45.  As to what was at stake for the applicant, the Court notes that the applicant's business depended on the outcome of the case, namely the renewal of a gun licence. While the Court accepts that the final refusal of the licence led to an economic loss for the applicant, it was in particular also the length of the proceedings and the resulting uncertainty as to whether he would be able to resume his business that damaged the applicant. If the proceedings had been terminated in a more timely fashion he could have started to reorganise or relocate his business earlier.

46.  Having examined all the material submitted and having regard to its case-law on the subject the Court considers, that in the instant case the length of the proceedings was excessive and failed to meet the “reasonable time” requirement.

There has accordingly been a breach of Article 6 § 1of the Convention.

II.  ALLEGED VIOLATION OF ARTICLE 13 OF THE CONVENTION

47.  The applicant further complained of the lack of effective domestic remedies in respect of his complaint about the excessive length of judicial proceedings. He relied on Article 13 of the Convention which provides as follows:

“Everyone whose rights and freedoms as set forth in [the] Convention are violated shall have an effective remedy before a national authority notwithstanding that the violation has been committed by persons acting in an official capacity.”

48.  The Government conceded that the applicant had no effective domestic remedy available to him within the meaning of Article 13 of the Convention with regard to the delay in the proceedings before the Administrative Court of Appeal.

49.  The Court notes that this complaint is linked to the one examined above and must therefore likewise be declared admissible.

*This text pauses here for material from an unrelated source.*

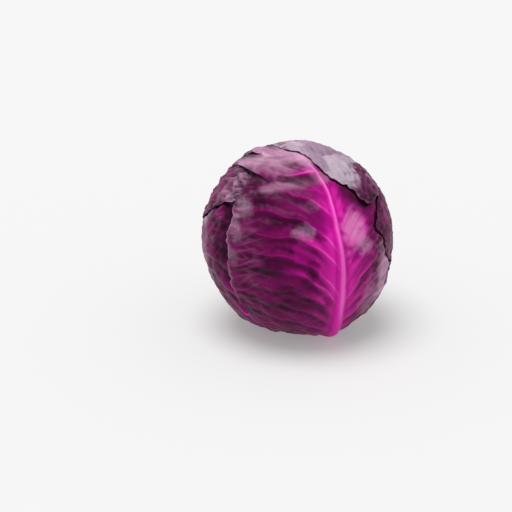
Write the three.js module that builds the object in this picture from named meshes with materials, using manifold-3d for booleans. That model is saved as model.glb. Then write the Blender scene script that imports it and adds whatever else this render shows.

50.  The Court reiterates that Article 13 of the Convention gives direct expression to the States' obligation, enshrined in Article 1 of the Convention, to protect human rights first and foremost within their own legal system. It therefore requires that the States provide a domestic remedy to deal with the substance of an “arguable complaint” under the Convention and to grant appropriate relief (see Kudła v. Poland [GC], no. 30210/96, § 152, ECHR 2000-XI). In the present case, having regard to its conclusion with regard to the excessive length of the proceedings, the Court considers that the applicant had an arguable claim of a violation of Article 6 § 1.

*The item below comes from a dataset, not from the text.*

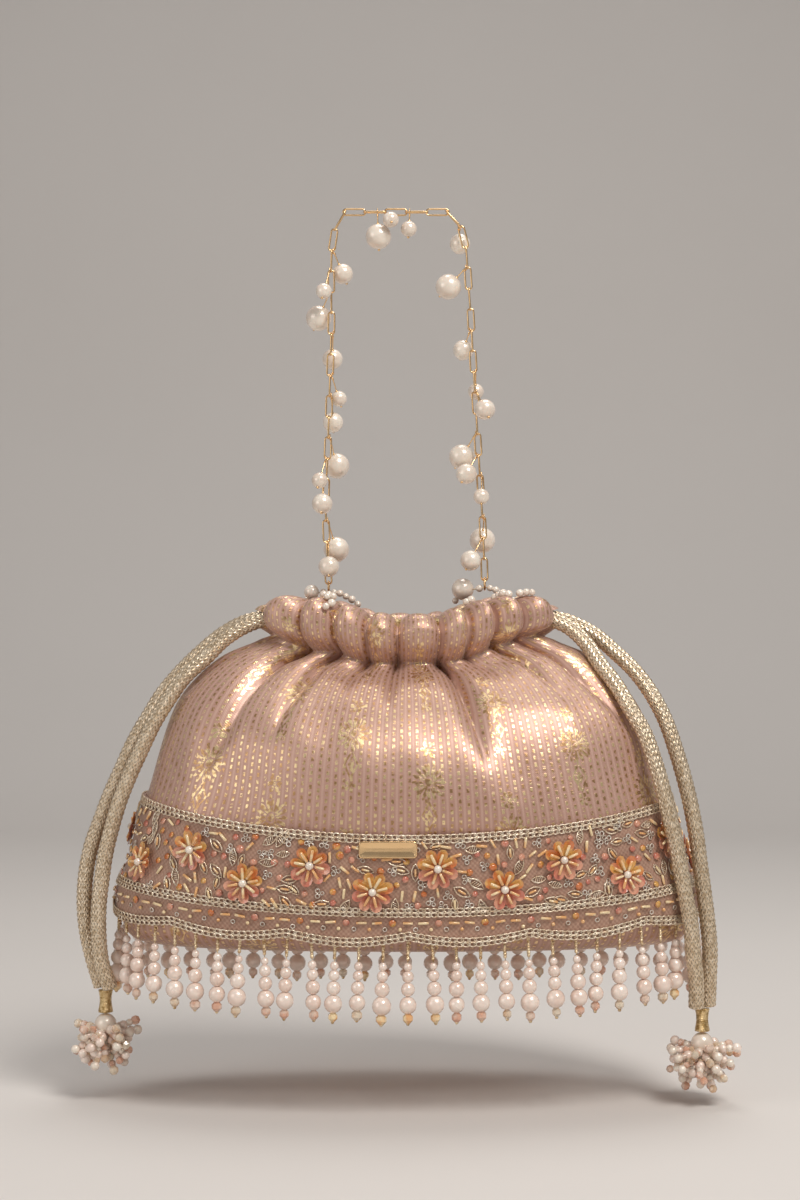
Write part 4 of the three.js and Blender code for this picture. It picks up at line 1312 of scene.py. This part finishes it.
def makeFringe():
    rng = random.Random(fringeSettings["seed"])
    total = pouchSettings["clothLength"]
    stems, edges = [], []
    seeds, pearls, drops = [], [], ([], [], [])
    for i in range(fringeSettings["strands"]):
        cloth = total * (i / fringeSettings["strands"] + 0.25)
        turn = turnAt(cloth)
        low, high = bandEdges(turn)
        top = wallPoint(turn, low + 1.2, 0.6)
        out = (wallPoint(turn, low, 3) - wallPoint(turn, low, 0)).normalized()
        lean = Vector((rng.uniform(-0.05, 0.05), rng.uniform(-0.05, 0.02), 0)) + out * 0.02
        down = (Vector((0, 0, -1)) + lean).normalized()
        at = 0.0
        while at < fringeSettings["stem"] - 0.9:
            seeds.append((top + down * at, down, out, 0.72))
            at += fringeSettings["seedStep"]
        at = fringeSettings["stem"]
        for radius in fringeSettings["pearls"]:
            size = radius * rng.uniform(0.93, 1.05)
            at += size * 0.95
            pearls.append((top + down * at, down, out, size))
            at += size * 0.95
        at += fringeSettings["crystal"] * 0.75
        pick = rng.random()
        size = fringeSettings["crystal"] * rng.uniform(0.85, 1.0)
        drops[0 if pick < 0.5 else 1 if pick < 0.8 else 2].append((top + down * at, down, out, size))
        end = at + fringeSettings["crystal"] * 0.8
        seeds.append((top + down * (end + 0.3), down, out, 0.7))
        stems += [top + Vector((0, 0, 1.5)), top + down * (end + 0.8)]
        edges.append((2 * i, 2 * i + 1))
    threads = carrierMesh("strands", stems, edges=edges)
    parts = [
        growBeads("stemSeeds", seeds, tinyBead, stemBead),
        growBeads("fringePearls", pearls, smallPearl, rosePearl),
        growBeads("dropsPeach", drops[0], cutCrystal, peachCrystal),
        growBeads("dropsChampagne", drops[1], cutCrystal, champagneCrystal),
        growBeads("dropsGold", drops[2], cutCrystal, bugleGold),
        grow("strandThreads", threads, threadTree, Thickness=0.18 * mm, Sides=4, Finish=goldThread),
        makeTape(),
    ]
    fringe = joinPieces("beadFringe", parts)
    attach(fringe, "bag")
    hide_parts(*[name for name in frame["nodes"] if name.startswith("fringe_")])
    return fringe


def makeTape():
    # the ribbon that the strands are sewn to, behind the band's low edge
    total, around = pouchSettings["clothLength"], fringeSettings["tapeAround"]
    vertices = []
    for height, out in ((0.4, 0.9), (3.6, 0.9), (3.6, 0.3), (0.4, 0.3)):
        for i in range(around):
            turn = turnAt(total * i / around)
            vertices.append(wallPoint(turn, bandEdges(turn)[0] + height, out))
    faces = gridFaces(4, around, looped=True)
    made = meshObject("fringeTape", vertices, faces, net, [(0.0, 0.0)] * len(vertices), smooth=False)
    fixNormals(made, weldReach)
    return made


makeFringe()
print("fringe made")


chainSettings = dict(
    wire=0.35, apex=4.37, bend=1.2, legLinks=18, topLinks=5,
    left=[(-24, -7.4), (-25.2, -47), (-26.6, -94), (-27.4, -113), (-26, -150)],
    right=[(25.6, -6.4), (28.6, -32), (30.4, -63), (32, -90), (34.2, -129), (34.8, -150)],
)
linkPitch = 2 * (chainSettings["apex"] - chainSettings["wire"]) + 0.08  # links drawn tight


def linkOutline():
    straight = chainSettings["apex"] - chainSettings["bend"]
    bend = chainSettings["bend"]
    outline = []
    for end in (1, -1):
        for k in range(9):
            turn = math.pi * k / 8
            outline.append((end * bend * math.cos(turn), 0, end * (straight + bend * math.sin(turn))))
    return outline


link = wireLoop("chainLink", linkOutline(), chainSettings["wire"], 8)


def legJoints(side, route):
    topHalf = chainSettings["topLinks"] * linkPitch / 2
    start = (side * (topHalf - 0.5), 0, 0.15)
    fine, length = smoothRoute([start] + [(x, 0, z) for x, z in route], 0.1)
    joints = [fine[0]]
    for point in fine:
        if (point - joints[-1]).length >= linkPitch and len(joints) <= chainSettings["legLinks"]:
            joints.append(joints[-1] + (point - joints[-1]).normalized() * linkPitch)
    return joints


def makeChain():
    topHalf = chainSettings["topLinks"] * linkPitch / 2
    top = [Vector((-topHalf + i * linkPitch, 0, 0)) for i in range(chainSettings["topLinks"] + 1)]
    left, right = legJoints(-1, chainSettings["left"]), legJoints(1, chainSettings["right"])
    rows = []
    for joints, firstFlat in ((left, 0), (top, 1), (right, 0)):
        for i, (a, b) in enumerate(zip(joints, joints[1:])):
            along = (b - a).normalized()
            facing = Vector((0, 1, 0)) if (i - firstFlat) % 2 else along.cross(Vector((0, 1, 0)))
            rows.append(((a + b) / 2, along, facing, 1.0))
    chain = growBeads("chainLinks", rows, link, gold, unevenness=0.0)
    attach(chain, "handle")
    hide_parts("chain_left", "chain_top", "chain_right")


makeChain()
print("chain made")


charmSettings = dict(radii=(5.0, 4.0, 3.1), eye=1.1, eyeWire=0.2, pinWire=0.24)


def pearlOf(node, eye):
    # the pearl's middle and radius: its pole furthest from the chain lies level with its middle
    vertices = frame["nodes"][node].data.vertices
    far = max((v.co / mm for v in vertices), key=lambda p: abs(p.y - eye.y))
    lowest = min(v.co.z for v in vertices) / mm
    radius = min(charmSettings["radii"], key=lambda r: abs(r - (far.z - lowest)))
    return Vector((far.x, far.y - math.copysign(radius, far.y - eye.y), far.z)), radius


def makeCharm(joint):
    node = joint["child"]
    eye = Vector(joint["pos_m"]) / mm
    middle, radius = pearlOf(node, eye)
    pin = (eye - middle).normalized()
    rows = [(middle, pin, Vector((0, 1, 0.01)), radius)]
    parts = [growBeads("pearl", rows, finePearl, ivoryPearl, unevenness=0.0)]
    axis = Vector(joint["axis"]).normalized()
    across = axis.cross(pin).normalized()
    up = across.cross(axis)
    ring = charmSettings["eye"]
    turns = [2 * math.pi * k / 20 for k in range(20)]
    loop = [eye + (across * math.cos(t) + up * math.sin(t)) * ring for t in turns]
    foot = eye - pin * ring
    cap = middle - pin * (radius + 0.25)
    for name, path in (("eye", loop), ("pin", [foot, cap])):
        parts.append(grow(name, pathMesh(name, path, closed=name == "eye"), threadTree,
                          Thickness=charmSettings[name + "Wire"] * mm, Sides=6, Finish=gold))
    collar = [(foot - pin * 0.3 * k, pin, axis, 0.42) for k in range(3)]
    collar.append((cap + pin * 0.1, pin, axis, 0.55))
    collar.append((middle + pin * (radius - 0.05), pin, axis, 0.6))
    parts.append(growBeads("collar", collar, tinyBead, gold))
    charm = joinPieces(node.replace("_", "") + "Pearl", parts)
    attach(charm, node)
    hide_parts(node)


for joint in frame["joints"]:
    if joint["child"].startswith("charm"):
        makeCharm(joint)
print("pearls made")


loopSettings = dict(
    bead=1.3, thread=0.2, hoopWire=0.4, reach=11.5, drop=5.4, seed=3,
    left=[
        (-0.8, -6, 0.9, 1.5), (1.6, -8.5, 1, 1.7), (-1.5, -10.5, 0.9, 1.6), (0.9, -12.8, 0.6, 1.5),
        (3.0, -15.2, -0.4, 1.6), (0.2, -16.8, -1.6, 1.5), (2.4, -19, -4, 1.6), (-0.6, -20, -6, 1.4),
    ],
    right=[
        (2.4, -5, 1, 1.5), (4.8, -7, 1, 1.6), (7.2, -9, 1, 1.7), (9.8, -10.5, 1, 1.6),
        (12.6, -11, 0, 1.6), (15.4, -11, 0, 1.5), (18, -11.4, 0, 1.4), (-7.4, -8, 0, 1.6),
        (-9.8, -9.4, 0, 1.5),
    ],
)


pouchFaces = [tuple(p.vertices) for p in pouch.data.polygons]
pouchTree = BVHTree.FromPolygons([v.co for v in pouch.data.vertices], pouchFaces)


def makeMouthLoop(side):
    rng = random.Random(loopSettings["seed"] + len(side))
    low, high = nodeBox(f"anchor_ring_{side}")
    middle = (low + high) / 2
    radius = (high.z - low.z) / 2 - loopSettings["hoopWire"]
    turns = [2 * math.pi * k / 24 for k in range(24)]
    hoop = [middle + Vector((0, math.cos(t), math.sin(t))) * radius for t in turns]
    ring = grow(f"{side}MouthRing", pathMesh("hoop", hoop), threadTree,
                Thickness=loopSettings["hoopWire"] * mm, Sides=8, Finish=gold)
    seat = Vector((middle.x, middle.y, middle.z - radius + 0.8))
    reach, drop = loopSettings["reach"], loopSettings["drop"]

    def settle(spot, size, touching):
        # a bead never sinks in the cloth; some are laid on it
        place, outward = pouchTree.find_nearest(spot * mm)[:2]
        apart = (spot * mm - place).dot(outward) / mm
        return place / mm + outward * size if touching or apart < size else spot

    def arc(x):
        return seat + Vector((x, 4 * (x / reach) ** 2, -drop * (x / reach) ** 2))

    thread = [arc(reach * k / 8) for k in range(-8, 9)]
    big = (Vector((-6.6, -1.2, -0.4)), 2.9) if side == "left" else (Vector((-8.5, 2.5, -0.6)), 4.3)
    beads = []
    for x in [s * (2.1 + 2.3 * k) for s in (-1, 1) for k in range(5)]:
        spot = arc(x) + Vector((0, -0.2, rng.uniform(-0.3, 0.3)))
        size = loopSettings["bead"] * rng.uniform(0.92, 1.15)
        if (spot - seat - big[0]).length > big[1] + 0.9:
            beads.append((settle(spot, size, False), Vector((1, 0, -x / 20)), Vector((0, -1, 0)), size))
    for x, y, z, size in loopSettings[side]:
        spot = settle(seat + Vector((x, y, z)), size, True)
        beads.append((spot, Vector((1, 0, 0.4)), Vector((0, -1, 0)), size))
    pearl = [(seat + big[0], Vector((0.2, 0, 1)), Vector((0, -1, 0)), big[1])]
    parts = [
        growBeads("loopBeads", beads, smallPearl, ivoryPearl),
        growBeads("loopPearl", pearl, finePearl, ivoryPearl, unevenness=0.0),
        grow("loopThread", pathMesh("loopThread", thread, closed=False), threadTree,
             Thickness=loopSettings["thread"] * mm, Sides=5, Finish=goldThread),
    ]
    loop = joinPieces(f"{side}MouthBeads", parts)
    for piece, node, slot in ((ring, "anchor_ring", "gold"), (loop, "bead_loop", "pearl")):
        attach(piece, "bag")
        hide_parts(f"{node}_{side}")


for side in ("left", "right"):
    makeMouthLoop(side)
print("mouth beads made")


def dress(node, material):
    # a hidden CAD piece keeps its shape and gets a real finish
    piece = frame["nodes"][node]
    for slot in piece.material_slots:
        slot.material = material


dress("base_board", makeCard())
for side in ("left", "right"):
    dress(f"drawcord_{side}_run", goldThread)


stageSettings = dict(floorZ=-343.5, back=1500.0, front=-1700.0, half=3200.0, tall=2600.0, sweep=500.0)


def makeStage():
    # a floor that sweeps up into the backdrop
    settings = stageSettings
    sweep, floorZ, bendY = settings["sweep"], settings["floorZ"], settings["back"] - settings["sweep"]
    turns = [math.pi / 2 * k / 16 for k in range(17)]
    profile = [(settings["front"], floorZ)]
    profile += [(bendY + sweep * math.sin(t), floorZ + sweep * (1 - math.cos(t))) for t in turns]
    profile.append((settings["back"], settings["tall"]))
    vertices = [(x, y, z) for y, z in profile for x in (-settings["half"], settings["half"])]
    faces = [(2 * i, 2 * i + 1, 2 * i + 3, 2 * i + 2) for i in range(len(profile) - 1)]
    material, tree, shader = newMaterial("paleFloor")
    tone = mixColors(tree, noiseAt(tree, coordsOf(tree), 3.0), (0.66, 0.63, 0.6), (0.7, 0.67, 0.64))
    setSockets(shader, Base_Color=tone, Roughness=0.85)
    meshObject("floor", vertices, faces, material)


def makeLight(name, place, target, size, energy, color):
    data = bpy.data.lights.new(name, "AREA")
    data.shape, data.size, data.energy, data.color = "DISK", size, energy, color
    lamp = bpy.data.objects.new(name, data)
    lamp.location = place
    lamp.rotation_euler = (Vector(target) - Vector(place)).to_track_quat("-Z", "Y").to_euler()
    bpy.context.scene.collection.objects.link(lamp)


makeStage()
middle = (0, 0, -0.2)
makeLight("keyLight", (0.5, -0.75, 0.85), middle, 0.6, 12.8, (1.0, 0.96, 0.92))
makeLight("fillLight", (-1.1, -0.8, 0.2), middle, 0.9, 3.4, (1.0, 0.95, 0.92))
makeLight("topLight", (0.1, 0.35, 1.0), middle, 0.7, 5.0, (1.0, 0.98, 0.96))
world = bpy.data.worlds.new("studio")
world.use_nodes = True
setSockets(world.node_tree.nodes["Background"], Color=(0.92, 0.9, 0.9, 1), Strength=0.3)
bpy.context.scene.world = world
bpy.context.scene.view_settings.view_transform = "Standard"
print("stage made")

51.  The Court reiterates that according to its recent case-law there is no effective remedy under German law capable of affording redress for the  
unreasonable length of civil proceedings (see Sürmeli, cited above, §§ 103 -108, ECHR 2006-VII, and Herbst v. Germany, no. 20027/02, §§ 63-68, 11 January 2007).

52.  Accordingly, the Court considers that in the present case there has been a violation of Article 13 of the Convention on account of the lack of a remedy under domestic law whereby the applicant could have obtained a ruling upholding his right to have his case heard within a reasonable time, as set forth in Article 6 § 1 of the Convention.

III.  APPLICATION OF ARTICLE 46 OF THE CONVENTION

53.  The Court notes that the instant case concerns a recurring problem underlying the most frequent violations of the Convention found by the Court in respect of Germany; more than half of its judgments against Germany finding a violation concerned the issue of excessive length of judicial proceedings. In Sürmeli (cited above, §§ 115-117) the Court also concluded that the German legal system offered no effective domestic remedy, as required by Article 13 of the Convention, to prevent excessively long judicial proceedings or to afford redress for the damage created by such proceedings.

54.  While the Court takes note of the new draft legislation introduced in March 2010 it is also acutely aware that it is for the time being uncertain whether this legislation will ever enter into force or whether it will in the end be abandoned, as was the case with the bill tabled in 2005 (see Relevant domestic law above, § 33). Unless and until such legislation actually becomes law and proves to be effective the Court finds that the issues of excessive length of proceedings and lack of effective domestic remedies in the German legal system remain unresolved, despite the fact that there has for quite some time been clear case-law urging the Government to take appropriate measures to resolve those issues.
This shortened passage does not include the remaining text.